Forest and Aaron San Filippo created their own company, Flippfly, which recently released the fast-paced ‘Race the Sun.’ Photo Courtesy Flippfly

It’s like playing the greatest old-school arcade game that never existed. You are in control of a small aircraft, flying just above the ground, whipping across a landscape at blinding speed. The areas you traverse are littered with simple objects like cubes, cones and spheres. You hit any of them and kaboom — it’s a fast end for your fast ride.

Forest and Aaron San Filippo created their own company, Flippfly, which recently released the fast-paced ‘Race the Sun.’ Photo Courtesy Flippfly

This is “Race the Sun,” a new independent video game that combines arresting visuals with endlessly exciting flying and a thrilling chase against the clock. The concept is deceptively simple, yet wildly addictive. It’s the kind of tremendously fun title that small indie developers specialize in, and they don’t get much smaller than “Race” creators Flippfly — a team comprised of two brothers, Forest and Aaron San Filippo.

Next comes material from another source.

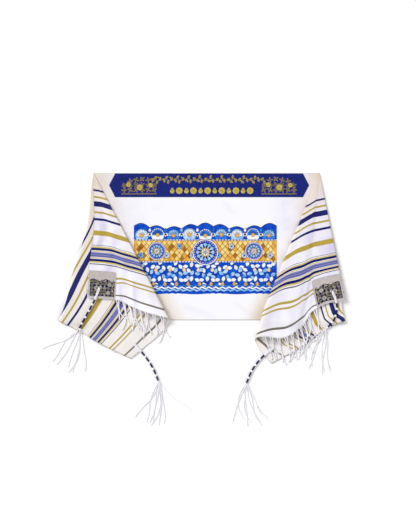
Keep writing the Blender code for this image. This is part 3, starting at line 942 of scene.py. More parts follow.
@dataclass(frozen=True)
class Thread(Dyed):
    """Embroidery thread: close stitches that run across each shape."""

    metallic: float = 0.0
    roughness: float = 0.4
    pitch: float = 0.55 * MM

    def build(self) -> Material:
        """Makes the material: stitches are a sine of the distance along a shape, with painted shade between
        them.
        """
        shader = Shader(self.name, self.roughness, Metallic=self.metallic, Specular_IOR_Level=0.2)
        wander = shader.noise(900.0, 1.0) * (0.6 * self.pitch)
        stitches = (shader.attribute("stitch") + wander).wave(self.pitch)
        # Painted shade: the darker tone lies between the stitches.
        colour = shader.mix(stitches.between(-1.0, 0.6), *self.tones[::-1])
        return shader.finish(colour, stitches, 0.14 * MM)


@dataclass(frozen=True)
class Ink(Dyed):
    """Transfer ink on cloth, a little uneven, as a brushed wash."""

    blobs: float = 55.0
    thread: float = 0.9 * MM

    def build(self) -> Material:
        """Makes the material: a wash of two tones by noise, over a fine weave that shows through."""
        shader = Shader(self.name, 0.75, Specular_IOR_Level=0.08)
        colour = shader.mix(shader.noise(self.blobs, 4.0).between(0.38, 0.62), *self.tones)
        x, y = shader.axes()
        return shader.finish(colour, x.wave(self.thread) * y.wave(self.thread), 0.06 * MM)


@dataclass(frozen=True)
class Yarn(Dyed):
    """Twisted yarn, fuzzy and matt."""

    def build(self) -> Material:
        """Makes the material: fine fibres as noise, and painted shade in the grooves where plies meet."""
        shader = Shader(self.name, 0.85, Sheen_Weight=0.1, Specular_IOR_Level=0.1)
        fibres = shader.noise(2600.0, 2.0)
        tone = shader.mix(fibres.between(0.35, 0.7), *self.tones[::-1])
        # Painted shade: the darker tone deep in the grooves between plies.
        colour = shader.mix(shader.attribute("groove") * 0.35, tone, self.tones[1])
        return shader.finish(colour, fibres)


def dyed(kind: type[Dyed], *rows: tuple) -> list[Material]:
    """Makes a finish of that kind from each row of its fields."""
    return [kind(*row).build() for row in rows]


@dataclass
class ShawlCloth:
    """The whole cloth as one sheet: two folded ends and the flat panel between them."""

    flap_columns: int = 56
    roll_columns: int = 12
    under_columns: int = 40
    back_columns: int = 5
    rows: int = 104
    middle_columns: int = 112
    wall: float = 0.0007

    def columns(self, end: FoldedEnd) -> tuple[np.ndarray, np.ndarray]:
        """The ring's columns: the stretch that each belongs to, and its share of that stretch."""
        inner, outer = end.folds
        far = math.hypot(CUT.width, end.reach)
        start = inner + math.pi / 2 * (CUT.pitch / 2 / far + CUT.inner_spread)
        stop = outer - math.pi / 2 * (CUT.pitch / 2 / far + CUT.outer_spread)
        corner = (math.atan2(CUT.width, end.reach) - start) / (stop - start)
        under = np.linspace(0, 1, self.under_columns + 1)
        under[np.argmin(np.abs(under - corner))] = corner
        shares = [
            np.linspace(0, 1, self.flap_columns + 1), np.linspace(0, 1, self.roll_columns + 1)[1:-1],
            under, np.linspace(0, 1, self.roll_columns + 1)[1:-1],
            np.linspace(0, 1, self.back_columns + 1),
        ]
        stretch = np.concatenate([np.full(len(s), i) for i, s in enumerate(shares)])
        return stretch, np.concatenate(shares)

    def angles(
        self, end: FoldedEnd, stretch: np.ndarray, share: np.ndarray, distance: np.ndarray
    ) -> np.ndarray:
        """The cloth angle of each column at a distance: a roll keeps its own share of the ring."""
        inner, outer = end.folds
        inner_half = math.pi / 2 * (CUT.pitch / 2 / distance + CUT.inner_spread)
        outer_half = math.pi / 2 * (CUT.pitch / 2 / distance + CUT.outer_spread)
        inner_half = np.minimum(inner_half, 0.45 * inner)
        outer_half = np.minimum(outer_half, 0.45 * (math.pi / 2 - outer))
        zero = np.zeros_like(distance)
        rolls = [inner - inner_half, inner + inner_half, outer - outer_half, outer + outer_half]
        edges = np.stack([zero, *rolls, zero + math.pi / 2])
        low, high = (
            np.take_along_axis(edges, np.broadcast_to(stretch + k, distance.shape)[None], 0)[0]
            for k in (0, 1)
        )
        return low + share * (high - low)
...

“[I] started out doing graphic design, first for an established retail business and then as an independent freelancer,” Forest said in an interview with Toledo Free Press.

“And my brother was working for Raven Software here in Wisconsin, which was — and still is — a subsidiary of Activision. So he was working making games like ‘Call of Duty’ and all that stuff. And he was getting to a point in his career — he’d been doing professional game development for about eight years, and he was ready to do his own thing. …

“So he came to me with this, and he said, ‘We’ve always talked about it. … Let’s give it a shot.’ And so I jumped onboard,” Forest said.

Though the San Filippos never owned a gaming console growing up, the occasional weekend rental of a Super Nintendo gave them the chance to sample a slew of classic games during the 1990s — including the iconic flying game “Star Fox.”

“That aesthetic just got imprinted on us. We just thought that was the coolest game in the world, and I don’t know how many times we played through it,” Forest said.

When the brothers first started developing their own titles in 2012, their different points of view and areas of expertise began manifesting themselves in the process by which their work began to develop — Forest on design, Aaron on programming.

“We had just finished up a little children’s app,” Forest said. “Although we liked that, we wanted to make games. … And at one point, my brother drew this picture in a Google SketchUp. And it was this big, open area, with a couple sparse buildings in there. And he said, ‘Wouldn’t it be fun just to fly through this, really, really fast?’ And that was really the beginning of it.”

The modest success of “Race” on PC has allowed the production of a version for PlayStation systems.

“One of the strong ethics that we have in our statement there is, we are really focused on fun,” Forest said. “It’s a little difficult as an indie these days to compete in a market where there’s a lot of manipulative gameplay design. And this is nothing new, this goes back to the arcade era. In the arcade era, they were trying to get you to pump in one more quarter. In our era, they’re trying to get you to buy that in-app purchase, or pay to get you a little stronger, whatever that happens to be.

“And for us, we just want players to be able to jump in and feel free. That sense of, ‘I’m just here to enjoy this.’ That’s really what we experienced as kids.”